Оля вошла тихо, как всегда, с небольшим свёртком — рисунком Кирюши и домашними булочками. Она не знала, зачем приносит еду: Руслан всё равно не мог её есть. Просто… ей хотелось, чтобы в его палате был запах дома, запах жизни.

Она поставила пакет на столик и села рядом. Уже хотела сказать привычное «привет», но он вдруг заговорил первым, еле слышно:

— Ты… опять плакала?

Оля вздрогнула. Не ожидала, что он заметит. Быстро провела ладонью по щеке, будто стирая следы усталости.

— Нет… показалось.

Руслан чуть улыбнулся, слабой, но знакомой улыбкой:

— Я тебя слишком хорошо знаю. Даже если глаза сухие… у тебя голос другой.

Его слова обожгли изнутри. Она отвернулась к окну, чтобы скрыть дрожь.

— Руслан, тебе нельзя говорить долго. Тебя предупреждали врачи.

— А я всё равно буду, — упрямо сказал он, облизнув пересохшие губы. — Я думал, что уже не успею ничего сказать тебе. Когда машина летела… я видел только тебя. И понял: если ты выживешь, я могу отдать всё. Жизнь, руки, ноги — что угодно. Лишь бы ты и Кирюша были живы и счастливы.

Он замолчал, переводя дыхание. Оля резко повернулась к нему, в глазах слёзы.

— Замолчи! Не смей так говорить! — почти выкрикнула она, сжав его руку. — Не смей… Ты не понимаешь, что для Кирюши ты — целый мир! Ты не имеешь права уходить!

Руслан закрыл глаза, но его пальцы едва заметно сжали её ладонь.

— Я безумно люблю тебя, Оля, — тихо произнёс он. — Я думал, что потерял навсегда шанс сказать это. Я люблю тебя так, что сам себе противен за то, как всё разрушил. Ты можешь ненавидеть меня, кричать, выгнать, но знай: ради тебя и нашего сына я готов на всё. Даже если мы никогда не будем вместе.

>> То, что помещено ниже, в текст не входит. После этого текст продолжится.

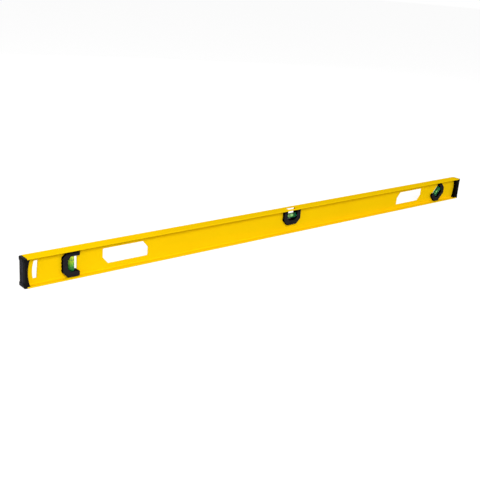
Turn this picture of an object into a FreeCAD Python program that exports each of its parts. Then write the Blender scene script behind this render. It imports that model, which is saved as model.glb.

Его голос дрогнул, и в палате повисла тишина. Оля сидела неподвижно, только слёзы текли по щекам. Она смотрела на его исхудавшее лицо, на синие круги под глазами, на эти губы, едва державшиеся за слова — и в груди что-то ломалось.

— Зачем ты это делаешь со мной… — прошептала она, не выдержав. — Зачем снова заставляешь верить?

Руслан с трудом открыл глаза, посмотрел прямо в неё.

— Потому что это правда. Больше никаких игр, никаких обид, никакой гордости. Только правда: я люблю тебя и буду любить, пока дышу.

Оля закрыла лицо ладонями, не в силах справиться с нахлынувшими эмоциями. Она не могла простить его — ещё нет. Но и отрицать, что эти слова проникли в самую глубину души, тоже не могла.

Она убрала руки с лица, наклонилась ближе, её голос дрожал:

— Тогда живи. Если ты правда так любишь — живи ради меня и ради Кирюши. Это единственное, чего я хочу.